'Sake'
Shubei Hirayama, un maduro y acomodado empresario japonés, toma repentina conciencia del callado fluir del tiempo, que le emplaza en ese último trecho de la vida, donde sólo cabe la ceremonia postrera del adiós. De unos 60 años y viudo, el hallarse impremeditadamente abocado a la despedida le sorprende a Shubei cuando se percata de que la hija, que le acompaña y le cuida, cumplidos ya los 24, ha de casarse y formar un hogar propio. En principio, el distraído padre afronta con lúcida firmeza la situación, aunque no sin empezar simultáneamente a discernir, a través de pequeños detalles, lo que se le viene encima, entre lo cual, el correspondiente desarreglo doméstico en ciernes ocupa una insignificante parte. Porque los deberes de la casa son, desde luego, una minucia comparados con el clamoroso vacío en la que se convierte ésta, a través de cuyo hueco asoma, ineluctable, la experiencia radical de la soledad, el inapelable corredor de la muerte.
Las cuitas existenciales de Shubei Hirayama están recogidas en El sabor del sake (1962), la última película dirigida por Yasujiro Ozu (1903-1963), uno de los mejores cineastas japoneses.

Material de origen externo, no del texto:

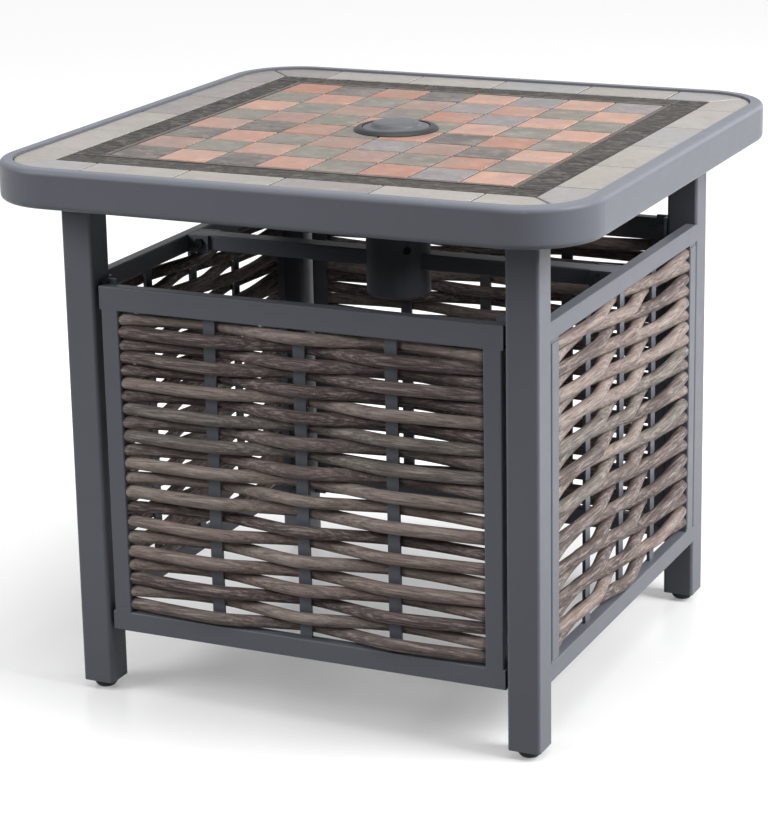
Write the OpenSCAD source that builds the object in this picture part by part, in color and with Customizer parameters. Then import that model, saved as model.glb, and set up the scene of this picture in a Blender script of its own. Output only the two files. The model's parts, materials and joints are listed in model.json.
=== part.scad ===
// Square patio side table: tiled top with an umbrella hole, square-tube legs on
// levelling feet, and four open woven panels round the base.
// Origin on the floor under the middle of the top, +Z up, -Y to the front.

/* [Tabletop] */
// Overall width and depth of the top
top_w = 560; // [520:5:620]
// Height of the top edge of the rim above the floor
top_z = 500; // [480:5:560]
// Height of the rim's side
rim_h = 35; // [31:1:42]
// Radius of the rim's corners in plan
rim_corner_r = 68; // [50:1:90]
// Width of the flat lip round the tiles
lip_w = 12; // [10:1:16]
// Radius of the rim's rounded top and bottom edges
rim_edge_r = 5; // [3:0.5:7]
// Thickness of the rim's metal
rim_wall = 2; // [1.5:0.1:2.5]
// Width of the shelf in the rim that carries the deck
shelf_w = 14; // [10:1:18]
// Thickness of the deck board under the tiles
deck_t = 6; // [4:0.5:8]

/* [Tiles] */
// Thickness of the tiles
tile_t = 8; // [6:0.5:9]
// Depth of the tiles' face below the rim's top
tile_drop = 2; // [1:0.5:3]
// Width of the grout joints
joint_w = 2; // [1:0.25:3]
// Depth of the grout below the tiles' face
grout_drop = 0.8; // [0.3:0.1:1.5]
// Width of the border tiles
border_w = 40.4; // [34:0.1:46]
// Length of the mitred corner tiles along the slate band
corner_tile_l = 44.6; // [38:0.1:52]
// Width of the thin liner strip round the small tiles
liner_w = 4; // [3:0.5:6]
// Width of the dark slate band
band_w = 25.6; // [18:0.1:28]

/* [Umbrella hole] */
// Bore of the hole ring
ring_bore = 48; // [40:0.5:52]
// Outer diameter of the ring's neck
ring_neck_d = 54; // [50:0.5:58]
// Width of the ring's flange round the cap's recess
ring_flange_w = 7.5; // [6:0.25:10]
// Height of the ring's flange above the tiles
ring_flange_h = 3.5; // [2.5:0.25:5]
// Diameter of the recess in the flange that the cap sits in
cap_seat_d = 63; // [58:0.5:66]
// Diameter of the cap's raised middle
cap_boss_d = 44; // [38:1:50]
// Height of the cap's raised middle above its skirt
cap_boss_h = 4.5; // [3:0.25:6]
// Thickness of the cap's skirt
cap_skirt_t = 2.5; // [2:0.25:3.5]
// Length of the cap's plug
cap_plug_l = 12; // [6:0.5:13]
// Wall of the cap's plug
cap_wall = 2; // [1.5:0.1:3]
// Running clearance between the cap's plug and the ring
cap_fit = 0.3; // [0.2:0.05:0.6]

/* [Legs] */
// Side of the square leg tube
leg_s = 30; // [26:1:34]
// Outer radius of the leg tube's corners
leg_r = 3; // [2:0.5:4]
// Wall of the leg tube
leg_wall = 1.5; // [1.2:0.1:2.5]
// Distance of the legs' outer faces inside the top's edge, at the sides
legs_in_x = 54; // [45:1:70]
// Distance of the legs' outer faces inside the top's edge, at the front and back
legs_in_y = 58.5; // [45:0.5:70]
// Thickness of the mounting plates on the legs
plate_t = 3; // [2:0.5:4]
// Side of the square mounting plates
plate_s = 52; // [48:1:56]
// Radius of the screws through the mounting plates
screw_r = 2.5; // [2:0.25:3]
// Depth of the plug in the lower end of each leg
plug_l = 14; // [10:1:20]

/* [Levelling feet] */
// Height of the foot below the leg
foot_h = 7.5; // [6:0.5:12]
// Diameter of the foot
foot_d = 20; // [16:1:24]
// Radius of the foot's threaded stud
stud_r = 4; // [3:0.5:5]
// Length of the stud above the foot
stud_l = 30; // [22:1:40]
// Travel of the foot on its thread
foot_travel = 12; // [6:1:16]
// Gap between a foot that is screwed home and its leg
foot_gap = 0.3; // [0.2:0.1:0.6]
// Running clearance round the stud
stud_fit = 0.05; // [0.02:0.01:0.1]
// Depth of the stud's seat in the foot
stud_seat = 4; // [2:0.5:5]

/* [Side frames] */
// Height of the side frames' rails
side_rail_h = 17; // [16:0.5:22]
// Thickness of the side frames' rails
side_rail_t = 12; // [10:0.5:16]
// Top of the side frames' upper rails above the floor
side_top_z = 385; // [370:1:400]
// Top of the side frames' lower rails above the floor
side_low_z = 80.5; // [72:0.5:95]
// Width of the upright bars beside the legs
side_stile_w = 17; // [13:0.5:20]
// Thickness of the upright bars
side_stile_t = 11; // [9:0.5:12]
// Depth of the upright bars behind the legs' faces
side_stile_in = 0; // [0:0.25:2]
// Gap between an upright bar and the leg beside it
side_gap = 0.8; // [0.3:0.1:1.5]
// Gap between an upright bar and the rails above and below it
side_stile_gap = 2.5; // [1:0.25:4]
// Depth of the weave's middle behind the legs' outer faces, at the sides
side_weave_in = 8; // [7:0.5:10]

/* [Front and back panels] */
// Depth of the panels behind the legs' faces
panel_in = 3.8; // [2:0.2:6]
// Gap between a panel and the leg beside it
panel_gap = 3; // [1:0.25:5]
// Thickness of the panel frames
panel_t = 12; // [10:0.5:16]
// Height of the upper panel rails
panel_top_h = 22; // [18:0.5:26]
// Height of the lower panel rails
panel_low_h = 18.5; // [15:0.5:24]
// Width of the panel stiles
panel_stile_w = 17; // [14:0.5:22]
// Length of each rail past the stiles
panel_over = 1.5; // [0.5:0.25:3]
// Top of the panels above the floor
panel_top_z = 385; // [370:1:400]
// Bottom of the panels above the floor
panel_low_z = 60.5; // [55:0.5:70]
// Depth of the weave's middle behind the panel's face
panel_weave_in = 8; // [7:0.5:10]

/* [Weave] */
// Diameter of the canes
cane_d = 12; // [9:0.5:12]
// Spacing of the canes
cane_pitch = 12.8; // [12.5:0.1:15]
// Width of the flat stakes
stake_w = 11.5; // [8:0.5:16]
// Thickness of the flat stakes
stake_t = 3; // [2:0.5:4]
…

Iniciada su carrera como director cinematográfico en 1927, con apenas 24 años, al morir, con 60, Ozu había rodado 54 filmes, la mayor parte de los cuales estuvieron centrados en la visión del mundo a través de la óptica familiar de la clase media japonesa, que fue emergiendo a lo largo del siglo XX no sin cargar, sobre sus todavía frágiles espaldas, el vértigo de una acelerada modernización al estilo occidental. El género narrativo utilizado por Ozu fue el que, en japonés, se denomina shomin-geki, el que trata de los problemas de la gente común, pero dotando al melodrama de fondo con un toque de comedia ligera.

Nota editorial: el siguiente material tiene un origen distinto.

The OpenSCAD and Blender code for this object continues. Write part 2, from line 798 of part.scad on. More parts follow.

En todo caso, lo verdaderamente portentoso del talento de Ozu, no es tanto la obsesiva reiteración sobre el monotema familiar, entrevisto casi siempre como la pugna generacional entre dos estilos de vida enfrentados, sino que lo filmó prácticamente todo mediante la insólita técnica de un plano contrapicado, tomado a la altura de poco menos de un metro, lo que supone mirar la realidad desde la posición de alguien acuclillado sobre un tatami, la posición contemplativa de alguien sentado, a la japonesa, a ras de suelo; o sea; el mundo reducido a la estrechez monótona del drama familiar de clase media, y atisbado, encima, con la quieta indiferencia de quien lo ve agachado, como si todo le viniese grande.
¿Hace falta más perspectiva para encarar el hondo misterio de la existencia? Todo progreso artístico es regresivo, porque se remonta al origen, pero, además, cumple lo mejor de su destino mediante una creciente reducción, que implica no sólo soltar el lastre de lo superfluo, sino centrarse en la intensidad; un poco, en fin, como esa patética exclamación -"¡estoy solo!"-, susurrada, en medio de los alcohólicos vapores de un sake ingerido en exceso, por Shubei Hirayama, justo al volver al ya vacío hogar, tras la ceremonia nupcial de su hija.